Greig explores this perplexing theme in his book, God on Mute. He says that his first book Red Moon Rising, “set people’s hair on fire with the reality of the power of prayer. I followed that up with a book about unanswered prayer.” Writing honestly about unanswered prayer and prayers that are answered in unexpected ways has encouraged people more than Greig expected. He shares that “many people have said ‘it’s brought me back to faith in Jesus’ or ‘it stopped me quitting because I realised that you don’t have to deny your experience to follow Jesus’.” He highlights that it’s “only Jesus Christ and him crucified that makes sense of the pain and the brokenness and the vulnerability of life.”

On suffering

Greig says that the Bible is more honest about suffering than the church is; the struggle, the searching questions, things left unresolved are all in the Scriptures. It’s tempting to approach prayer as, “God, you’ve got to do a miracle and rescue me. Sometimes God does miracles, but more often than rescue you, God kind of parachutes in and joins us,” says Greig.

This has been his family’s testimony. “I don’t know why God didn’t heal my wife. She survived brain surgery, but she’s lived with a chronic illness ever since. That’s a part of our life. But she is alive, and we celebrate birthdays like you wouldn’t believe. We are so grateful.”

“Sometimes God does miracles, but more often than rescue you, God kind of parachutes in and joins us.”

Greig shares that Sammy’s darkest valley was in the MRI tube. “When you’re lying for half an hour in a tube that is determining your fate, you are utterly alone. The first time she went into the MRI scanner, she vomited, she was so terrified,” shares Greig. “The second time she went in, she memorised Psalm 91 and recited it in her head over and over. She said, ‘I experienced God’s presence in there with me.’”

Greig encourages, “God’s not insecure as to whether we or others believe in him. Our job is not to do his PR. It’s to be truthful about our experience and cling to him.”

When it feels hopeless

In the midst of Sammy being rushed in and out of hospital, their youngest son Danny, who was only a baby, got chickenpox. “It was the worst thing ever. He had those little itchy spots all over his eyelids and his nose. And so of course he’d scream and cry,” Greig recalls.

“I had no way of telling this little baby, ‘this too shall pass.’ I had no way of telling him that, apparently, it’s quite good for a baby to get chickenpox as they develop some immunity. All I could do was hold Danny in my arms as he screamed, until he fell asleep in my arms.”

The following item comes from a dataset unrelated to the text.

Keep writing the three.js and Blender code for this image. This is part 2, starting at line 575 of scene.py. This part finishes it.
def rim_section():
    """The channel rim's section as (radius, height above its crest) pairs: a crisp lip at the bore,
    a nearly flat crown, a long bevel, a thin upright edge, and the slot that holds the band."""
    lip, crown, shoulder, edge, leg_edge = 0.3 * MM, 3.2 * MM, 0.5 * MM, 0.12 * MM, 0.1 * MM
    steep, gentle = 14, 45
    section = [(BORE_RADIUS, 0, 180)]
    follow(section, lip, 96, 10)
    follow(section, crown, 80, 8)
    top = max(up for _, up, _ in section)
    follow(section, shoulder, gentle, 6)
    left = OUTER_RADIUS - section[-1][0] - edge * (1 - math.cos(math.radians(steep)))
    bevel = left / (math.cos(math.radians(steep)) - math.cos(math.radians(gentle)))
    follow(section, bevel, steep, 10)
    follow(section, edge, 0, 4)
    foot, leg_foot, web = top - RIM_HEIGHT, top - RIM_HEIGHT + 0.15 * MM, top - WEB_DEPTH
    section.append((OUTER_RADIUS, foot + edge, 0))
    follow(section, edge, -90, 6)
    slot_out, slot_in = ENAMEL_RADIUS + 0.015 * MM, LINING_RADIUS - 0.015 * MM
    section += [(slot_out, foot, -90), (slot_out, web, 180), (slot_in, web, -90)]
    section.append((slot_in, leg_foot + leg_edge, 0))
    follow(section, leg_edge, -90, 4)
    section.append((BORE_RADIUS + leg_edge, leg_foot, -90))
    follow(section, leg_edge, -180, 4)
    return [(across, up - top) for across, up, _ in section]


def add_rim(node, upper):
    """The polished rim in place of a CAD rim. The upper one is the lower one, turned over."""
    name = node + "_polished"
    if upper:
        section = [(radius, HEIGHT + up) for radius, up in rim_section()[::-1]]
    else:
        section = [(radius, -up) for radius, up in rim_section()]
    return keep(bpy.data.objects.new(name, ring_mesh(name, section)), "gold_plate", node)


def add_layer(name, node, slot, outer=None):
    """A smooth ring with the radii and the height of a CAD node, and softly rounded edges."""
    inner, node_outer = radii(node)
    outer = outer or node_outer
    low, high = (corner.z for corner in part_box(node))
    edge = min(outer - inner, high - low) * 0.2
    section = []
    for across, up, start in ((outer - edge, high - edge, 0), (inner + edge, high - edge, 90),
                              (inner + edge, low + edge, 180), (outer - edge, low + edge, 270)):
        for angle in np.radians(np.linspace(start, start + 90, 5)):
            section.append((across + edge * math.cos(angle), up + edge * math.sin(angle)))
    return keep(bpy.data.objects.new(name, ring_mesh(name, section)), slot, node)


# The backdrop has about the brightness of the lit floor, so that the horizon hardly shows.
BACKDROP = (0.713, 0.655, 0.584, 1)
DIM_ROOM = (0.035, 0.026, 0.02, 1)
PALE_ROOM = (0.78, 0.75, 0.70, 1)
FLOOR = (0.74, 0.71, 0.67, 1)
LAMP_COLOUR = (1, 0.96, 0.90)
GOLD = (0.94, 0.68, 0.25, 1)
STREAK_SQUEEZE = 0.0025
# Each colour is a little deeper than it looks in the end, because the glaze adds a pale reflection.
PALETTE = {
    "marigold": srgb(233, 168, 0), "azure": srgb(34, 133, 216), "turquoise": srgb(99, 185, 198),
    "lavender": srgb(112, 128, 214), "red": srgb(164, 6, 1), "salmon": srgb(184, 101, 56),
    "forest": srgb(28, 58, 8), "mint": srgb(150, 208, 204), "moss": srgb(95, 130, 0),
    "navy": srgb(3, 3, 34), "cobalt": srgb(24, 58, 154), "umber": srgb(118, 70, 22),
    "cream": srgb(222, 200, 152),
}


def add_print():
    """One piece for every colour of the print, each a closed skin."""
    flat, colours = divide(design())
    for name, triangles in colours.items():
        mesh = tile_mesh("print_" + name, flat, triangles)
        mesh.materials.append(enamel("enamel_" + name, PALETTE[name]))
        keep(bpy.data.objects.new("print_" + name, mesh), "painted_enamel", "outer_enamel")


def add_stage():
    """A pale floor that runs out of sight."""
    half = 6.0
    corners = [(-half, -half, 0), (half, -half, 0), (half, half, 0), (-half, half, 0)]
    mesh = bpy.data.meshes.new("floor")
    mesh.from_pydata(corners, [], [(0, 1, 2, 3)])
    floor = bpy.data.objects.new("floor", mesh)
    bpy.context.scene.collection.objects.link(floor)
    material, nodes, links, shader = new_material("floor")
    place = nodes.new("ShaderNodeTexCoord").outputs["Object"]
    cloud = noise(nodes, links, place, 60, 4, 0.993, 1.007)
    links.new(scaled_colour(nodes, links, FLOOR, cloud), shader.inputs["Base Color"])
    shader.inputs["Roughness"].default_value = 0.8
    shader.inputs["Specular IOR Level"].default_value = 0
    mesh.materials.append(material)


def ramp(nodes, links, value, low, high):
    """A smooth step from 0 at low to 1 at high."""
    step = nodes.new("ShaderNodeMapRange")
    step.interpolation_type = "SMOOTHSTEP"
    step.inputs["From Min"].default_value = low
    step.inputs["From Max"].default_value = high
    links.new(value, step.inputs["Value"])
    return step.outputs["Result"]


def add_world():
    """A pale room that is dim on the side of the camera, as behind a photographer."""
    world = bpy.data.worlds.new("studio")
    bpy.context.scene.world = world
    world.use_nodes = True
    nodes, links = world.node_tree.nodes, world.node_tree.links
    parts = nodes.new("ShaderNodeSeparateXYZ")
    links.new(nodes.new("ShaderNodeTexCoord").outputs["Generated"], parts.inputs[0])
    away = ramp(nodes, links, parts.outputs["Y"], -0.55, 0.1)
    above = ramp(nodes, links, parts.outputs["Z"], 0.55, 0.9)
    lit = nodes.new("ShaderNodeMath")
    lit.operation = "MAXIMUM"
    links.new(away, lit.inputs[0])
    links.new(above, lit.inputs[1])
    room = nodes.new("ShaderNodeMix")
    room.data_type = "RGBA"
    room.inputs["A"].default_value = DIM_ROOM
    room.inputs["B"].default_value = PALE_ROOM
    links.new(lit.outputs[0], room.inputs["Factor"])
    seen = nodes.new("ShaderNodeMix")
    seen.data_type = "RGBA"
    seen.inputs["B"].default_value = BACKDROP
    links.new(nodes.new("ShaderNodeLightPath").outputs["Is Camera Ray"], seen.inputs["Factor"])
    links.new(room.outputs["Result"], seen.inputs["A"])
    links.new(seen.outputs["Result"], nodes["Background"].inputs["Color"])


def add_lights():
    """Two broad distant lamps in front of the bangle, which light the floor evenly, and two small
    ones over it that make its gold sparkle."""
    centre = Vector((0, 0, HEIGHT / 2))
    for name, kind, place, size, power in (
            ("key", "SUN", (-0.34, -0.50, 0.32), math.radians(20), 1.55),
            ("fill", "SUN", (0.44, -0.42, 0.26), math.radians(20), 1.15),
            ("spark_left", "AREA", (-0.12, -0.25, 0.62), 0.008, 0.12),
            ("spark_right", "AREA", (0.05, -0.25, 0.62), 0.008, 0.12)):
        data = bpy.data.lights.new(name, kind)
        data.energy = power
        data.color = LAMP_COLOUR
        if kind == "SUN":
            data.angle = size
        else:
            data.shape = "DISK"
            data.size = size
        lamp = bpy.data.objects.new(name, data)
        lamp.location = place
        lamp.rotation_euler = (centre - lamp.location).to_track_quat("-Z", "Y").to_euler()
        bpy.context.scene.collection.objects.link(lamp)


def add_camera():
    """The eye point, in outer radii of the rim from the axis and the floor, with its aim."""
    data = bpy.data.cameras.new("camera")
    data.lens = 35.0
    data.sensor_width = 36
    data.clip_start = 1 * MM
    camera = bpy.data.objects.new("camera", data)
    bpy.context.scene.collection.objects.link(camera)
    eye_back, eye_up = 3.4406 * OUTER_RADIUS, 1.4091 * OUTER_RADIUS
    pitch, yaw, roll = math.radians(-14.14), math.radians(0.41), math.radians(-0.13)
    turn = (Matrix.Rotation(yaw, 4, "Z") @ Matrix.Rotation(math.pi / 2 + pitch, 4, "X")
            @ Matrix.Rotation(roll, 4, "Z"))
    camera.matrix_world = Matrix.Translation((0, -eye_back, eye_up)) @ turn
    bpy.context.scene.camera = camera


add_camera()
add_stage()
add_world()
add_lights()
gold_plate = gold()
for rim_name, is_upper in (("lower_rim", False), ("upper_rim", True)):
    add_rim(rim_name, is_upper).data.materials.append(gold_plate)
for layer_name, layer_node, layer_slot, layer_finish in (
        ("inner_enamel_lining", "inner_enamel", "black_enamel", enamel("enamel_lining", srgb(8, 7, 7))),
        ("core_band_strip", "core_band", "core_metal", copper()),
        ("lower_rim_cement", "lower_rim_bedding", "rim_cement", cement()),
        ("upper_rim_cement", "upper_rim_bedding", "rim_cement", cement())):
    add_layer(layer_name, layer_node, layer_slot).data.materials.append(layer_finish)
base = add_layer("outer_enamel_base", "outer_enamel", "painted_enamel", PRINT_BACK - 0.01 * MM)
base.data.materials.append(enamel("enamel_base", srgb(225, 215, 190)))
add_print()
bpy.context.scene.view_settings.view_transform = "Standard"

“Press on in prayer, be it with mighty words or aching sighs.”

Greig acknowledges the times when we are hurting so badly that we don’t know when or if we will ever feel better again. “Those are the times when we need to allow our Heavenly Father to hold us, even though our instincts may be to push him away,” he says.

Corrie Ten Boom’s father used to say to her, “When you’re on a train in a long, dark tunnel, this is not the time to get off the train.” Pete Greig says to anyone who feels hopeless in their situation, “‘May the God of hope fill you with all joy and peace as you trust in him, so that you may overflow with hope by the power of the Holy Spirit’ (Romans 15:13). Do not give up. Allow God to lead you through your valley and press on in prayer, be it with mighty words or aching sighs.”